The Congress-led UDF took on both the Left and right-wing Sangh Parivar forces during the poll campaign. It craftily eyed the immense gains from the minority communities on the one hand and liberal forces in the Hindu fold on the other by toeing the much criticized ‘Soft-Hindutva’ line. This seems to have stemmed the erosion of Hindu votes from their vote bank and proved to be beneficial for the UDF and the Congress. The losers are clearly the Left.
The consolidation of the minority votes for the UDF, as expected, reversed the swing in the Muslim votes from the UDF to the Left Front in 2016. In both the 2014 Lok Sabha and the Assembly elections that followed, the CPI (M) had been able to effectively campaign as the sole savior of the minority communities and garner their support in a big way.
In 2018, the Congress capturing the three Hindi-heartland states of Madhya Pradesh, Rajasthan and Chhattisgarh had buoyed its tattered image and given an impression that it could effectively checkmate the BJP. This has definitely influenced the thought stream and played out in a big way during these elections. The Muslim vote shifted en masse to the UDF leaving the Left in the lurch. The Left parties only managed a consolation win in Alappuzha.
The RaGa factor
One crucial element which lifted the prospects of the UDF was Rahul Gandhi contesting in Wayanad. It quelled the factional infighting in the Kerala state unit. The UDF ally Indian Union Muslim League (IUML) was most enthused, much more than even the rank and file of the Congress. Both Malappuram and Ponnani saw huge gains. E T Mohammed Basheer, who had managed to win with a small margin of 25000 votes in 2014, took the lead to about 2 lakh votes. P K Kunhalikutty too increased the margin from 2017 by-election where he got 1, 71, 038 votes to 2.6 lakhs.

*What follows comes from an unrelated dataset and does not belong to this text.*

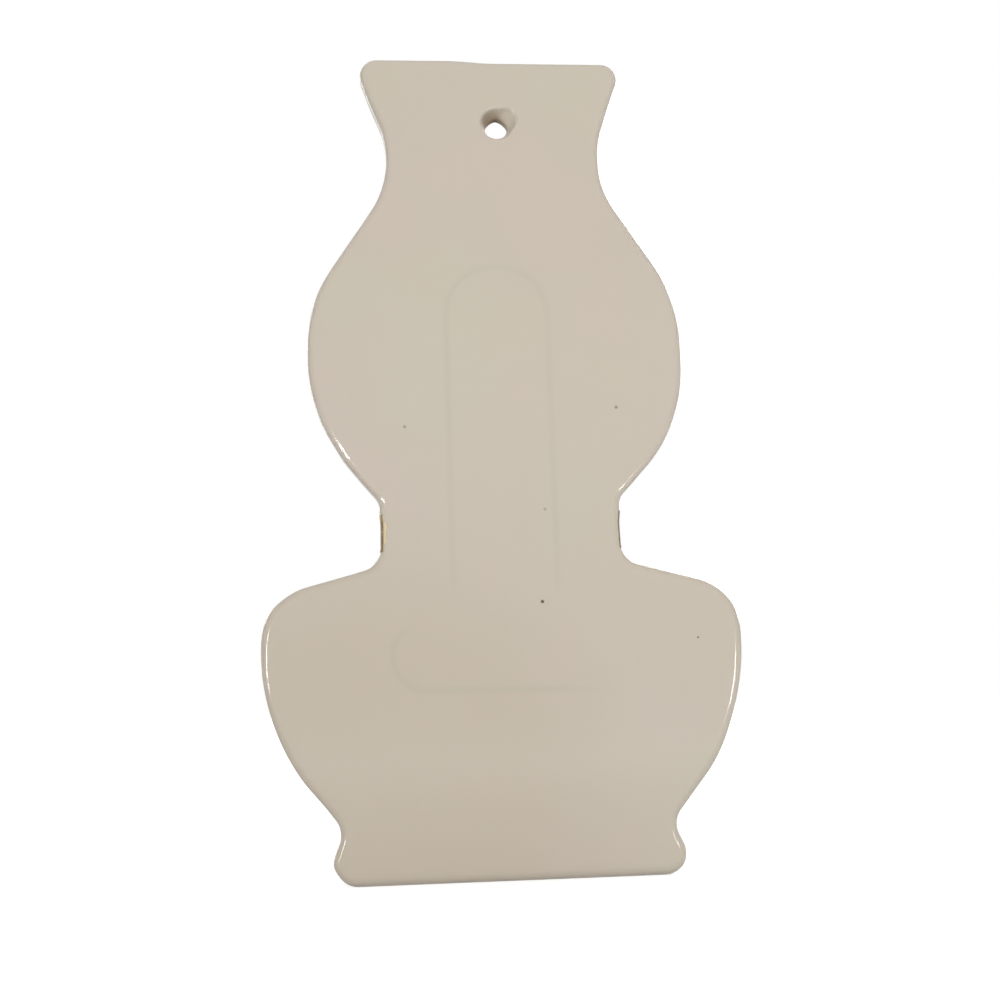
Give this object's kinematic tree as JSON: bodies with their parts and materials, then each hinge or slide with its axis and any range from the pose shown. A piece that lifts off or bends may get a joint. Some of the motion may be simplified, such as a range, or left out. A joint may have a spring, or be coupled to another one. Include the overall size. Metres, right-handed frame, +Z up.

The LDF, which came out with an impressive list of candidates and started campaigning much before the UDF, could not contain the RaGa wave. When the Congress was pilloried by the Left for its past sins in governance, Rahul Gandhi stuck to his stand and promised not to utter a single word against the CPM but confronted the BJP head on. Prime Minister Narendra Modi and BJP President Amit Shah countered it by giving his candidature a communal color.
Rahul Gandhi’s foray into Wayanad with Priyanka Gandhi by his side had brought a sea change in the UDF campaign, mainly in the constituencies in the Malabar region. It also brought a slew of national leaders for campaigning. Both of them struck a chord with voters wherever they campaigned, especially the youth.
The promise of Rahul Gandhi to open a dialogue, if voted to power, with various stake holders on issues like farm sector crisis before framing policies and his repeated assurance that fears whatsoever in the minds of minorities on different counts under the BJP rule would be removed had definitely gone down well. The ‘NYAY’ offer of the Congress had generated hope and trust through the words of the brother and sister. Priyanka repeatedly presented her brother in a different mould, at a personal level, far from how he was characterized by his political opponents.
Rahul’s Wayanad entry is supposed to have impacted the campaign even in faraway Kottayam, a seat contested by ally Kerala Congress (M). Party Supremo K M Mani’s demise took the UDF campaign in this segment to a different level. While touring the state, youths plumping for RaGa and declaring their choice in the open. This could be heard in campaign rallies and in motley crowd discussions, even in urban and rural centers. Even in segments like Mavelikkara (Reserved), Pathanamthitta and Kottayam, although people aired their strong dislike for UDF candidates, including sitting MPs, they too seemed to have decided to vote for Rahul Gandhi. And they did!